I find smoking abhorrent and disgusting but I also think that it detracts from your goals to say that smoking destroys your beauty when young people can see beautiful celebrities smoking. And I also think that a "Science" site shouldn't have such goals or propaganda baked into its articles (one way or the other).
My work here is dung.
Nobody in the article was even IMPLYING one caused the other, so the tag is pretty pointless. Every time a controversial study result is posted here, people have this Pavlovian rush to post "correlation!=causation".
At least on the low side. Those with low IQ tend to have low incomes, though high income does not correlate very well with IQ at all, meaning smart people may or may not do well in life. So since smoking correlates to low IQ and low IQ correlates to low income, it may be true that smoking correlates to low income as the author states in TFS.
Tic-Tac-Toe, Global Thermonuclear War, and relationships all have the same winning move.
Cigarettes have provided you with an excuse to get away from everything and focus your mind. No offense, but I'm sure you could achieve the same mental experience without a cigarette. Grab a cup of tea instead.
Hate all you want, but neither the summary nor the article implied in any way that smoking caused a lowering of IQ. In fact, the article went on to say that this correlation indicates that gov't should use this information to adjust the way anto-smoking education should be directed. This indicates that they agree with you -- low IQ's tend to smoke, not the other way around.

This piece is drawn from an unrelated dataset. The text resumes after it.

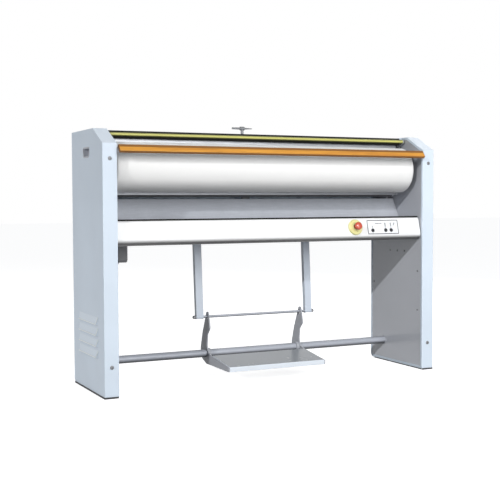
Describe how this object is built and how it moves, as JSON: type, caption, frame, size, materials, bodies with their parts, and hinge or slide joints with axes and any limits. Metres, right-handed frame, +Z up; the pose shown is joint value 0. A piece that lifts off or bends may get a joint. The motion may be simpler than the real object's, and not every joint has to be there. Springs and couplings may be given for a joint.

So, what you are hating is your predisposition to make assumptions.
See my journal for slashdot ID's by year. Mine created in 2005. http://slashdot.org/journal/289875/slashdot-ids-by-year
The GP may be referring to Smokey and the Bandit where the girl was running away from marriage to the Sheriff's son and has jumped into the Bandits's Pontiac Trans Am with her wedding dress on, and lights up a cigarette.
I now have moved to pipe tobacco that is all natural with no chemicals
Yep, those chemicals will kill ya'. In other news, I've moved to all-natural plutonium to put in my morning drink.
Or, (since I'd be forbidden from having a water boiler at my desk) simply take a couple of minutes to make the tea and then walk away somewhere quiet for a few minutes. There are a dazzling number of possibilities for things to do to give oneself a break to clear the mind that don't significantly increase the likelihood of chemo and radiation treatments later in life and that don't cause one to drag around a foul stench in the more immediate point in time.
They chose to smoke; I didn't. They don't have to either. They have to live with the consequences of being a smoker.
I am more than happy the fuckers have to go outside now. For the last 15 years, I couldn't go out and eat in a restaurant because of my asthma.
To paraphrase the old adage, your rights end where my nose begins. I'm not happy that it took the government* to ban smoking inside restaurants, etc, but I think a restaurant owner has the same responsibility to give smokers the boot outside as they do drunken, filthy, stinky vagrants. You can be either, and more power to you, but not in here.
*my state, at least, had a referendum and 70% voted to ban smoking. Not exactly anti-democratic.
This goes against all claims that you become addicted very quickly.
Some studies have indicated the tendency to get addicted with nicotine is hereditary (ditto with heroin): some people (around 70% if memory serves) get addicted very easily, others rarely or not at all. Maybe you're one of the latter group.